If income inequity is a major problem, what could the federal government do to address it? What could it reasonably, legitimately do in order to protect the American working and middle classes from the economic forces that continue to undermine their earning power?

Here's one simple answer: Overtime pay for overtime work.

It is not by any means a new or revolutionary answer. The Fair Labor Standards Act, which established the minimum wage, the 40-hour work week, child labor laws and overtime pay, was passed way back in 1938.** By now, those are basic, fundamental concepts that should no longer be considered controversial. But thanks to concerted business lobbying and Republican opposition, some of its provisions have been rendered pretty much toothless by the passage of time.

For example, from the beginning the FLSA has recognized that requiring time-and-a-half pay for hours beyond the standard 40-hour work week would not be appropriate for higher-paid, salaried workers in professional, administrative and managerial jobs.

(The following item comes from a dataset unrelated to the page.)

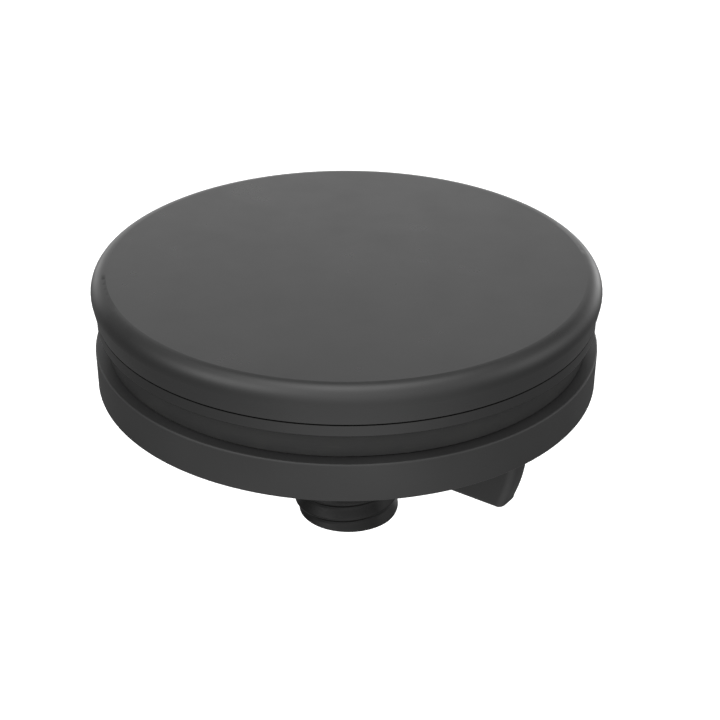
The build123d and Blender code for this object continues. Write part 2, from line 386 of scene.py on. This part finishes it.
def add_piece(name, mesh, node, body, material):
    """Makes a piece out of a mesh, in place of a CAD node."""
    bmesh.ops.remove_doubles(mesh, verts=mesh.verts, dist=weld_distance)
    bmesh.ops.recalc_face_normals(mesh, faces=mesh.faces)
    for edge in mesh.edges:
        edge.smooth = edge.calc_face_angle(0.0) < smooth_angle
    data = bpy.data.meshes.new(name)
    mesh.to_mesh(data)
    mesh.free()
    for face in data.polygons:
        face.use_smooth = True
    data.materials.append(material)
    piece = bpy.data.objects.new(name, data)
    bpy.context.scene.collection.objects.link(piece)
    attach(piece, body)
    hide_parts(node)


def make_stud():
    """The stud: a hexagonal head, a neck, the thread with rounded crests, and the end's gate mark."""
    mesh = bmesh.new()
    rows_in_pitch = len(section_heights())
    strip = []
    for column in range(columns):
        turn = column / columns
        points = stud_column(turn)
        strip.append(
            [mesh.verts.new(round_axis(radius, turn, height)) for radius, height in points]
        )
    rows = len(strip[0])
    for column in range(columns):
        wraps = column == columns - 1
        here = strip[column]
        beside = strip[0] if wraps else strip[column + 1]
        shift = rows_in_pitch if wraps else 0
        for row in range(rows - 1 - shift):
            corners = (here[row], beside[row + shift], beside[row + 1 + shift], here[row + 1])
            mesh.faces.new(corners)

    def end_radius(turn):
        return thread_radius(stud_end + end_round - crest_phase - thread_pitch * turn)

    foot = add_ring(mesh, end_radius, stud_end + end_round)
    stack(
        mesh,
        foot,
        [
            (lambda turn: end_radius(turn) - end_round / 4, stud_end + end_round / 3),
            (lambda turn: end_radius(turn) - end_round, stud_end),
            (level(dish_radius), stud_end),
            (level(dish_radius - dish_slope), stud_end + dish_depth),
            (level(pip_radius), stud_end + dish_depth),
            (level(pip_radius - pip_slope), stud_end + pip_sink),
            (level(pip_radius - 5 * pip_slope), stud_end + pip_sink),
        ],
    )
    shoulder = add_ring(mesh, level(stud_radius), neck_end)
    stack(
        mesh,
        shoulder,
        [
            (level(neck_radius), neck_end + neck_radius - stud_radius),
            (level(neck_radius), head_foot),
            (lambda turn: hexagon(head_half, turn), head_foot),
            (lambda turn: hexagon(head_half, turn), head_top - head_chamfer),
            (lambda turn: hexagon(head_half - head_chamfer, turn), head_top),
            (level(dimple_radius), head_top),
            (level(dimple_radius - dimple_slope), head_top - dimple_depth),
        ],
    )
    add_piece("stud", mesh, "threaded_stud", "cover", nylon)


make_stud()


# ---------------------------------------------------------------- Wing nut

# The sizes of the CAD nut, which this smoother one replaces
nut_low, nut_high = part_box("wing_nut")
nut_top = nut_high.z
wing_bottom = nut_low.z
flange_radius = 15.6 * MM
flange_foot = nut_top - 2.4 * MM
flange_lip = 0.4 * MM
hub_radius = 12.6 * MM
hub_top = flange_foot - 1.5 * MM
hub_bottom = desk_surface - 21.5 * MM
hub_bore = stud_radius + 0.12 * MM
hub_round = 1.0 * MM
wing_inner = hub_radius - 1.5 * MM
wing_turn = radians(-35.3)
wing_half = 2.55 * MM
wing_top = desk_surface - 8.0 * MM
wing_top_radius = 36.55 * MM
wing_bottom_radius = 34.65 * MM
wing_bulge = 0.75 * MM
wing_corner = 1.7 * MM
wing_edge = 1.5 * MM
corner_steps = 10
bulge_steps = 12
edge_steps = 6
lip_steps = 4


def arc(centre, radius, first, last, steps):
    """Points along an arc, whose angles are in degrees."""
    angles = [radians(first + (last - first) * step / steps) for step in range(steps + 1)]
    return [(centre[0] + radius * cos(angle), centre[1] + radius * sin(angle)) for angle in angles]


def wing_outline(inset):
    """The wing's outline in (radius, height), moved inwards by an amount on its free sides."""
    corner = wing_corner - inset
    bottom_centre = (wing_bottom_radius - wing_corner, wing_bottom + wing_corner)
    top_centre = (wing_top_radius - wing_corner, wing_top - wing_corner)
    points = [(wing_inner, wing_bottom + inset)]
    points += arc(bottom_centre, corner, -90, 0, corner_steps)
    rise = top_centre[1] - bottom_centre[1]
    for step in range(1, bulge_steps):
        part = step / bulge_steps
        straight = bottom_centre[0] + (top_centre[0] - bottom_centre[0]) * part + corner
        bulge = 4 * wing_bulge * part * (1 - part)
        points.append((straight + bulge, bottom_centre[1] + rise * part))
    points += arc(top_centre, corner, 0, 90, corner_steps)
    points.append((wing_inner, wing_top - inset))
    return points


def add_wing(mesh, turn):
    """One wing: its outline, carried across its width and drawn in round both its sides."""
    bend = [radians(90 * step / edge_steps) for step in range(edge_steps + 1)]
    across = [(-wing_half + wing_edge * (1 - sin(angle)), wing_edge * (1 - cos(angle))) for angle in bend]
    across = across[::-1] + [(-side, inset) for side, inset in across]
    rings = []
    for side, inset in across:
        ring = []
        for radius, height in wing_outline(inset):
            along = radius * cos(turn) - side * sin(turn)
            aside = radius * sin(turn) + side * cos(turn)
            ring.append(mesh.verts.new((along, aside, height)))
        rings.append(ring)
    for before, after in zip(rings, rings[1:]):
        for place in range(len(before)):
            following = (place + 1) % len(before)
            mesh.faces.new((before[place], before[following], after[following], after[place]))
    mesh.faces.new(rings[0])
    mesh.faces.new(rings[-1])


def wing_builder(turn):
    """A function that adds the wing at one angle to a mesh."""
    return lambda mesh: add_wing(mesh, turn)


def add_hub(mesh):
    """The hub, turned round the axis: a flange, a sloping shoulder and a rounded lower edge."""
    profile = [(hub_bore, hub_bottom)]
    profile += arc((hub_radius - hub_round, hub_bottom + hub_round), hub_round, -90, 0, edge_steps)
    profile += [(hub_radius, hub_top), (flange_radius, flange_foot)]
    profile += arc((flange_radius - flange_lip, nut_top - flange_lip), flange_lip, 0, 90, lip_steps)
    profile.append((hub_bore, nut_top))
    rings = [add_ring(mesh, level(radius), height) for radius, height in profile]
    for lower, upper in zip(rings, rings[1:] + rings[:1]):
        bridge(mesh, lower, upper)


def solid(name, build):
    """An object whose closed mesh is made by a function, for joining to another."""
    mesh = bmesh.new()
    build(mesh)
    bmesh.ops.remove_doubles(mesh, verts=mesh.verts, dist=weld_distance)
    bmesh.ops.recalc_face_normals(mesh, faces=mesh.faces)
    data = bpy.data.meshes.new(name)
    mesh.to_mesh(data)
    mesh.free()
    thing = bpy.data.objects.new(name, data)
    bpy.context.scene.collection.objects.link(thing)
    return thing


def make_wing_nut():
    """The wing nut: a hub with two wings that are joined to it."""
    hub = solid("nut_hub", add_hub)
    wings = [solid("nut_wing", wing_builder(turn)) for turn in (wing_turn, wing_turn + pi)]
    for wing in wings:
        join = hub.modifiers.new("join", "BOOLEAN")
        join.operation = "UNION"
        join.solver = "EXACT"
        join.object = wing
    joined = bmesh.new()
    joined.from_mesh(hub.evaluated_get(bpy.context.evaluated_depsgraph_get()).to_mesh())
    for thing in [hub, *wings]:
        bpy.data.objects.remove(thing)
    add_piece("nut", joined, "wing_nut", "nut", clamp_plastic)


make_wing_nut()


# ---------------------------------------------------------------- Camera

# The camera looks down at the cover from the front, and is turned a little to its own right.
camera_elevation = radians(25.66)
camera_distance = 6.955 * plate_radius
camera_depression = radians(28.71)
camera_pan = radians(0.49)
camera_roll = radians(0.286)
# The point that the elevation and the distance are measured from, on the cover's axis
camera_pivot = Vector((0, 0, desk_surface + 0.296 * plate_radius))

camera_data = bpy.data.cameras.new("camera")
camera_data.lens = 88.27
camera_data.sensor_width = 36
camera = bpy.data.objects.new("camera", camera_data)
bpy.context.scene.collection.objects.link(camera)
camera.location = camera_pivot + camera_distance * Vector((0, -cos(camera_elevation), sin(camera_elevation)))
camera_turn = Matrix.Rotation(-camera_pan, 3, "Z") @ Matrix.Rotation(pi / 2 - camera_depression, 3, "X")
camera.rotation_euler = (camera_turn @ Matrix.Rotation(camera_roll, 3, "Z")).to_euler()
bpy.context.scene.camera = camera


# ---------------------------------------------------------------- Studio

floor_size = 8.0
floor_depth = 0.25


def floor_sheet(size, height):
    """The studio floor: one large square of paper."""
    half = size / 2
    mesh = bpy.data.meshes.new("studio_floor")
    corners = [(-half, -half, height), (half, -half, height), (half, half, height), (-half, half, height)]
    mesh.from_pydata(corners, [], [(0, 1, 2, 3)])
    mesh.materials.append(paper_floor())
    sheet = bpy.data.objects.new("studio_floor", mesh)
    bpy.context.scene.collection.objects.link(sheet)
    # The object is lit by the studio lights alone, and the paper glows a little so that it is white
    sheet.visible_glossy = False
    sheet.visible_diffuse = False


# The studio's soft lights, all far away and white: azimuth from +X and elevation in degrees, how
# sharply the light fades away from its middle, and its strength
studio_lights = {
    "ceiling": (0, 90, 14.0, 2.4),
    "ceiling_back": (120, 75, 14.0, 0.4),
    "back_wall": (90, 15, 14.0, 1.0),
    "back_left": (120, 5, 30.0, 1.2),
    "back_right": (60, 5, 30.0, 0.5),
    "window": (58, 2, 40.0, 1.7),
    "front_fill": (270, 40, 2.5, 1.5),
    "right_panel": (0, 25, 14.0, 1.1),
    "right_back": (30, 10, 20.0, 0.3),
    "left_panel": (210, 40, 14.0, 2.1),
    "table_bounce": (270, -50, 3.0, 0.85),
}
room_light = 0.12


def studio_world():
    """White to the camera, and to the object a dim room with a soft glow for each studio light."""
    world = bpy.data.worlds.new("studio")
    graph = NodeTree(world)
    unit = graph.nodes.new("ShaderNodeVectorMath")
    unit.operation = "NORMALIZE"
    graph.link(graph.nodes.new("ShaderNodeTexCoord").outputs["Generated"], unit.inputs[0])
    total = graph.nodes.new("ShaderNodeValue").outputs["Value"]
    total.default_value = room_light
    for azimuth, elevation, sharpness, strength in studio_lights.values():
        around = radians(azimuth)
        up = radians(elevation)
        facing = graph.nodes.new("ShaderNodeVectorMath")
        facing.operation = "DOT_PRODUCT"
        graph.link(unit.outputs["Vector"], facing.inputs[0])
        facing.inputs[1].default_value = (cos(up) * cos(around), cos(up) * sin(around), sin(up))
        away = graph.math("SUBTRACT", facing.outputs["Value"], 1.0)
        fade = graph.math("EXPONENT", graph.math("MULTIPLY", away, sharpness))
        total = graph.math("ADD", total, graph.math("MULTIPLY", fade, strength))
    to_camera = graph.nodes.new("ShaderNodeLightPath").outputs["Is Camera Ray"]
    background = graph.nodes["Background"]
    graph.link(graph.math("MAXIMUM", total, to_camera), background.inputs["Strength"])
    background.inputs["Color"].default_value = (1, 1, 1, 1)
    return world


floor_sheet(floor_size, desk_surface - floor_depth)
bpy.context.scene.world = studio_world()
bpy.context.scene.view_settings.view_transform = "Standard"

The question is how you exempt those workers while still protecting those who do need that protection. The distinction can be thorny, because employers often try to evade the law by classifying all or most of their workforce as professional or supervisory, and thus ineligible for overtime.

One mechanism to make that distinction is by pay level.  Under the FLSA, anybody paid below a certain base amount is assumed not to be a professional or supervisory worker, and thus eligible for overtime. If you "inflation-adjust" the threshold that was in effect way back in 1975, today it would be $50,440.

However, that threshold has NOT been adjusted for inflation. Today, the pay threshold in defining managerial and professional workers has become so absurdly low as to be almost meaningless. At $23,660, it's below poverty wages for a family of four.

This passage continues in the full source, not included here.